One of my friends worked at a café where the workers were doing better than the owner since they got salaries but the owner’s livelyhood was tied into the success of the café with its ups and downs.

That made me go home and sit and think. And what I found was this: it’s a number’s game. They earn just a little off of each worker. If they have many workers, they end up wealthier than any of them.

This is the second-biggest bug in market capitalism. Labor exploitation. I talk about the biggest bug (externalities of all kinds) all the time because of a bunch of reasons:

  1. Externalities are under-discussed, whereas every egghead since Marx have taken a stab at exploitation, labor, and capital.
  2. They ought to be easy to understand, especially for any programmer who’ve had to chase down a memory leak or a protocol extension
  3. It doesn’t require the same value alignment to realize they’re bad, whereas worker exploitation, there it’s in the interest of the hand that’s holding the stick to say “it’s a good thing actually” and to coke up some framework on free contracts and the nightwatchman and the shrugging Atlas and to shout “earn your keep here!”
  4. Externalities are what’s driving the Earth of the edge and it’s urgently important that society starts understanding them better, and fixing them.

But I don’t mean to neglect the issue of labor exploitation either. It’s absolutely a bug in capitalism, not a feature. Situations like this make that clear.

Not that I’m happy about billionaire musicians either; the economics of entertainment get pretty warped in a globally connected world. Used to be the village troubadour could make a living; now she’s gotta compete with Tay-Tay and Springsteen.

I was talking to a liberal about this the other day and he was like “But Soviet was bad”. OK, so Soviet was bad. That’s not a reason to flinch from facing the world-wrecking problems of capitalism head on, to try to make the world better before it’s too late. I know the instinct is strong to try to twist everything around in our heads to not have to face these problems, to kid ourselves into thinking “it’s good actually”, that “our current society is just an accurate and optimized expression of how people prefer to live their lives within the limits of what they deserve”, but that’s why thinking and meta-thinking is so important: so we can rise above these hangups and these unshakable conclusions off of faulty premises and see the world not as a granite sculpture of blind justice, but as it really is: a tangled web of emergent systems created from interdependent processes, that we could’ve and should’ve changed before it wrecked the atmosphere. Now it might be too late but let’s try anyway.

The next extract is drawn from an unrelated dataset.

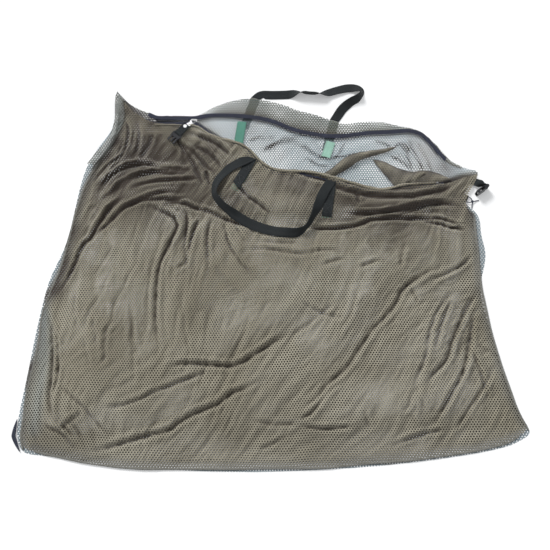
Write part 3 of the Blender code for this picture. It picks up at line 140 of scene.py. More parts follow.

I get that a lot of capitalism apologists think I’m wack for thinking the following: USSR and CCP are also because of capitalism. They were a reaction to the unbearable exploitation of the industrial era that ended up as just another expression of labor exploitation. They didn’t solve the problems, they just rebranded the stick.

“We take all the risks. We are entrepeneurs.”

I mean, among homeless people or people at the brink of death living day-to-day hand-to-mouth, how many of those are former huge capital owners? If the “entrepeneurs take all the risk and deserve all the rewards” meme were true, we’d expect to see half of Wall Street ending up on Skid Row.

“Why is this bad, though?”

That’s the obvious counter-argument.

“Isn’t it fine that some people make millions and others are on the edge of starvation? What basis do you have for thinking that’s wrong or bad?”

One of the core value conflicts between capitalism’s proponents and opponents is “What’s fair?”

Anti-capitalists want “From each according to ability, to each according to need”. We want to cut down on work hours, too. The right to laziness.♥︎

Capitalists want “To each what they earned”. Finders keepers, losers weepers. Their view of “earned” is a bit warped to me, given issues such as exploitation and externalities.

“You’re free, within capitalism, to organize and run co-ops instead”

Sure, and that’s what many of us are advocating for and trying to support to the best of our ability. Please join us in that.

We live in a society, in a state, in a culture; there are many levels where co-operatives are disfavored. Finding those obstacles, large and small, and making it better and easier to organize is awesome.

Big capital often opposes worker organization, for example by punishing unionization attempts. And that’s terrible.